* What to do *
Output the data below in full, byte for byte. Nothing may differ.

• • •

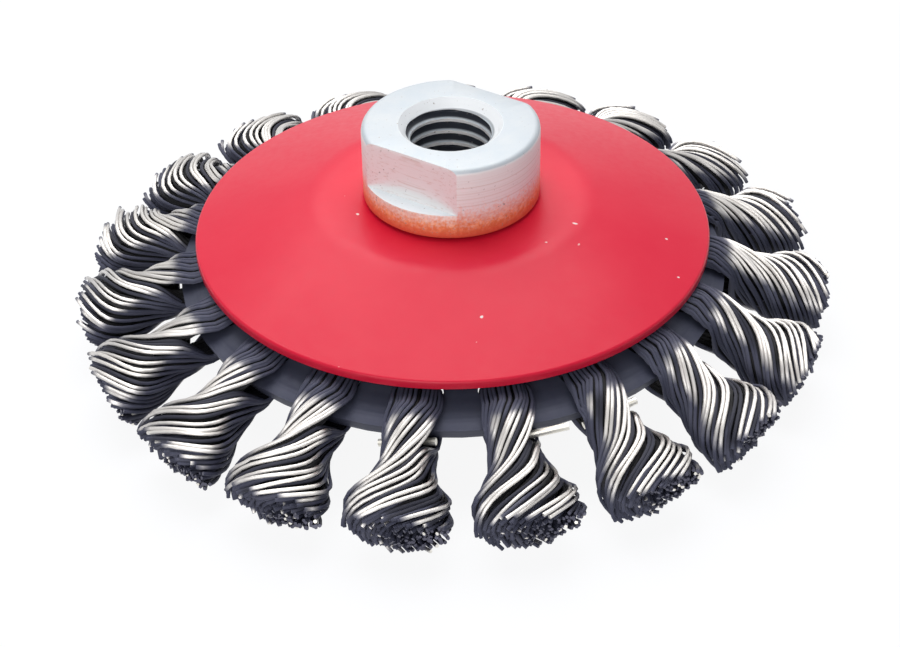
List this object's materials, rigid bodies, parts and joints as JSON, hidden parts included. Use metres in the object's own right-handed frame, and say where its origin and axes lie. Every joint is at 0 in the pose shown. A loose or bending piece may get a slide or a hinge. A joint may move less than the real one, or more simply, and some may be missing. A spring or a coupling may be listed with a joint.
{
  "type": "knotted conical wire brush",
  "caption": "Bevel wire brush for an angle grinder: a threaded nut riveted through a red pressed cover and a plate that carries a ring of twisted steel wire knots.",
  "frame": {"origin": "on the brush's axis, in the plane that its tufts stand on", "axes": "+Z along the brush's axis, from the tufts to the nut; -Y is the side that the picture shows in front; +X is to the right of it"},
  "size_m": [0.1123, 0.1122, 0.0358],
  "materials": {
    "zinc": "bright zinc plate, fine turning marks",
    "red_enamel": "glossy red enamel on pressed steel",
    "dark_steel": "dark bare steel, rolled",
    "wire": "bright drawn steel wire",
    "pin_steel": "bright cut steel rod"
  },
  "bodies": {
    "root": {"threaded_nut": "zinc", "red_cover": "red_enamel", "knot_plate": "dark_steel", "wire_knot_01": "wire", "wire_knot_02": "wire", "wire_knot_03": "wire", "wire_knot_04": "wire", "wire_knot_05": "wire", "wire_knot_06": "wire", "wire_knot_07": "wire", "wire_knot_08": "wire", "wire_knot_09": "wire", "wire_knot_10": "wire", "wire_knot_11": "wire", "wire_knot_12": "wire", "wire_knot_13": "wire", "wire_knot_14": "wire", "wire_knot_15": "wire", "wire_knot_16": "wire", "wire_knot_17": "wire", "wire_knot_18": "wire", "wire_knot_19": "wire", "locking_pin_01": "pin_steel", "locking_pin_02": "pin_steel", "locking_pin_03": "pin_steel"}
  },
  "joints": []
}
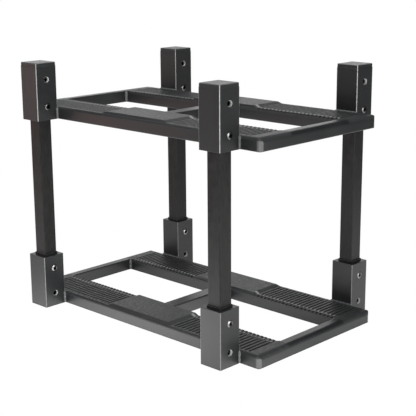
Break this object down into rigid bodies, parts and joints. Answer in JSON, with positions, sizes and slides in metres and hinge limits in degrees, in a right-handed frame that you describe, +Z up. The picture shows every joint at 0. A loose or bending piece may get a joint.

• • •

* Task solution *
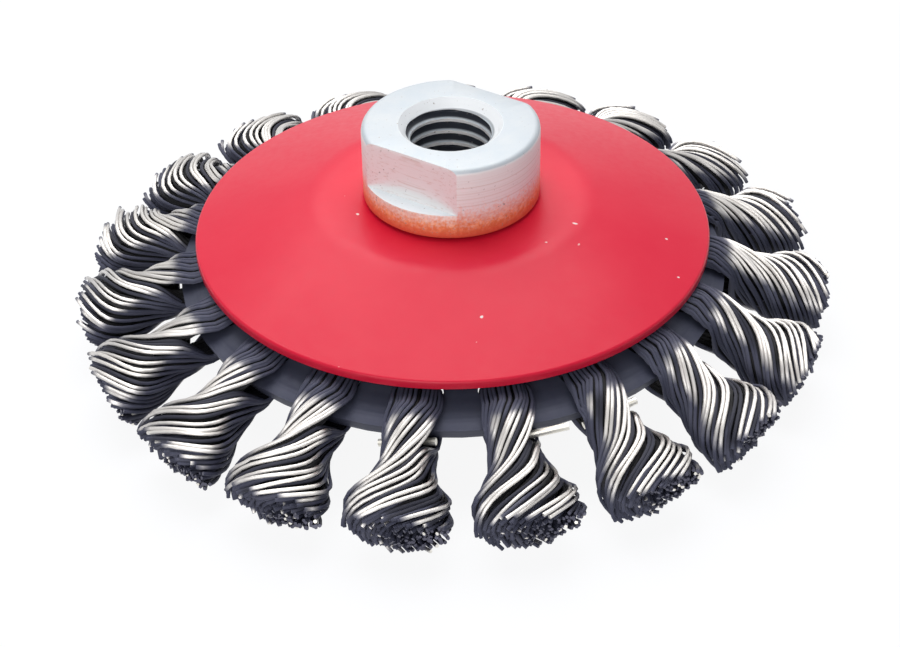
List this object's materials, rigid bodies, parts and joints as JSON, hidden parts included. Use metres in the object's own right-handed frame, and say where its origin and axes lie. Every joint is at 0 in the pose shown. A loose or bending piece may get a slide or a hinge. A joint may move less than the real one, or more simply, and some may be missing. A spring or a coupling may be listed with a joint.
{
  "type": "knotted conical wire brush",
  "caption": "Bevel wire brush for an angle grinder: a threaded nut riveted through a red pressed cover and a plate that carries a ring of twisted steel wire knots.",
  "frame": {"origin": "on the brush's axis, in the plane that its tufts stand on", "axes": "+Z along the brush's axis, from the tufts to the nut; -Y is the side that the picture shows in front; +X is to the right of it"},
  "size_m": [0.1123, 0.1122, 0.0358],
  "materials": {
    "zinc": "bright zinc plate, fine turning marks",
    "red_enamel": "glossy red enamel on pressed steel",
    "dark_steel": "dark bare steel, rolled",
    "wire": "bright drawn steel wire",
    "pin_steel": "bright cut steel rod"
  },
  "bodies": {
    "root": {"threaded_nut": "zinc", "red_cover": "red_enamel", "knot_plate": "dark_steel", "wire_knot_01": "wire", "wire_knot_02": "wire", "wire_knot_03": "wire", "wire_knot_04": "wire", "wire_knot_05": "wire", "wire_knot_06": "wire", "wire_knot_07": "wire", "wire_knot_08": "wire", "wire_knot_09": "wire", "wire_knot_10": "wire", "wire_knot_11": "wire", "wire_knot_12": "wire", "wire_knot_13": "wire", "wire_knot_14": "wire", "wire_knot_15": "wire", "wire_knot_16": "wire", "wire_knot_17": "wire", "wire_knot_18": "wire", "wire_knot_19": "wire", "locking_pin_01": "pin_steel", "locking_pin_02": "pin_steel", "locking_pin_03": "pin_steel"}
  },
  "joints": []
}
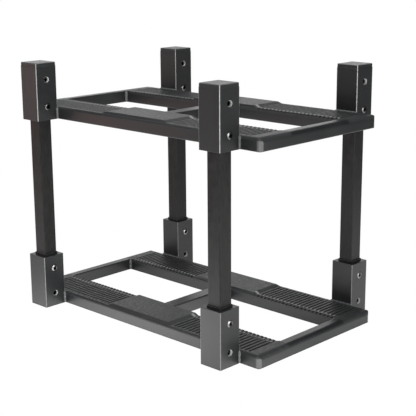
Break this object down into rigid bodies, parts and joints. Answer in JSON, with positions, sizes and slides in metres and hinge limits in degrees, in a right-handed frame that you describe, +Z up. The picture shows every joint at 0. A loose or bending piece may get a joint.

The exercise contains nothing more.